→ **Instructions for the task**
Repeat all of the data precisely.

→ **Dataset section**
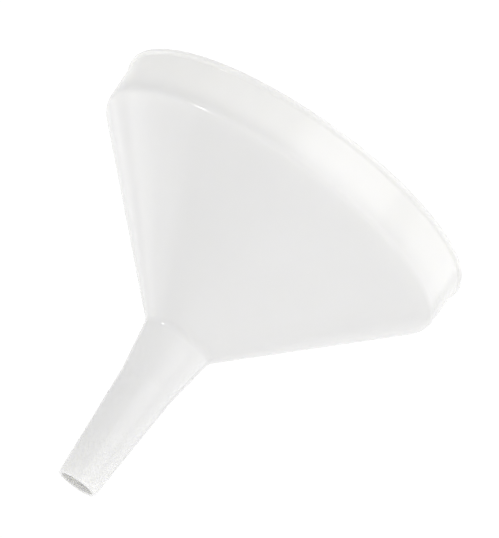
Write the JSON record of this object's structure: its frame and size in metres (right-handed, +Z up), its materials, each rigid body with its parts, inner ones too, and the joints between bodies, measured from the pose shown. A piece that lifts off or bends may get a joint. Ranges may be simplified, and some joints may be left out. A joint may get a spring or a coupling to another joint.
{
  "type": "buchner funnel",
  "caption": "Conical laboratory filter funnel in natural white plastic, with a lipped collar, a long tapered stem, and a perforated plate and sealing ring that lift out of the mouth.",
  "frame": {"origin": "on the turning axis at the stem's root, where the cone meets the stem", "axes": "+Z up the turning axis, from the stem to the mouth; +X along one of the plate's ribs"},
  "size_m": [0.2, 0.2, 0.1919],
  "materials": {
    "natural_plastic": "natural translucent polypropylene, smooth moulded skin with a soft satin gloss",
    "silicone": "translucent pale silicone, dull",
    "plate_plastic": "white moulded polypropylene, satin"
  },
  "bodies": {
    "funnel": {"funnel_body": "natural_plastic"},
    "ring": {"sealing_ring": "silicone"},
    "plate": {"perforated_plate": "plate_plastic"}
  },
  "joints": [
    {"name": "ring_lift", "type": "slide", "parent": "funnel", "child": "ring", "axis": [0, 0, 1], "range_m": [0, 0.04]},
    {"name": "plate_lift", "type": "slide", "parent": "ring", "child": "plate", "axis": [0, 0, 1], "range_m": [0, 0.05]}
  ]
}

→ **Correct result**
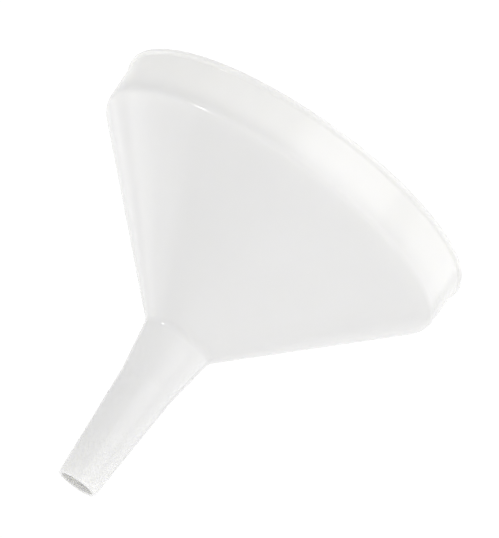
Write the JSON record of this object's structure: its frame and size in metres (right-handed, +Z up), its materials, each rigid body with its parts, inner ones too, and the joints between bodies, measured from the pose shown. A piece that lifts off or bends may get a joint. Ranges may be simplified, and some joints may be left out. A joint may get a spring or a coupling to another joint.
{
  "type": "buchner funnel",
  "caption": "Conical laboratory filter funnel in natural white plastic, with a lipped collar, a long tapered stem, and a perforated plate and sealing ring that lift out of the mouth.",
  "frame": {"origin": "on the turning axis at the stem's root, where the cone meets the stem", "axes": "+Z up the turning axis, from the stem to the mouth; +X along one of the plate's ribs"},
  "size_m": [0.2, 0.2, 0.1919],
  "materials": {
    "natural_plastic": "natural translucent polypropylene, smooth moulded skin with a soft satin gloss",
    "silicone": "translucent pale silicone, dull",
    "plate_plastic": "white moulded polypropylene, satin"
  },
  "bodies": {
    "funnel": {"funnel_body": "natural_plastic"},
    "ring": {"sealing_ring": "silicone"},
    "plate": {"perforated_plate": "plate_plastic"}
  },
  "joints": [
    {"name": "ring_lift", "type": "slide", "parent": "funnel", "child": "ring", "axis": [0, 0, 1], "range_m": [0, 0.04]},
    {"name": "plate_lift", "type": "slide", "parent": "ring", "child": "plate", "axis": [0, 0, 1], "range_m": [0, 0.05]}
  ]
}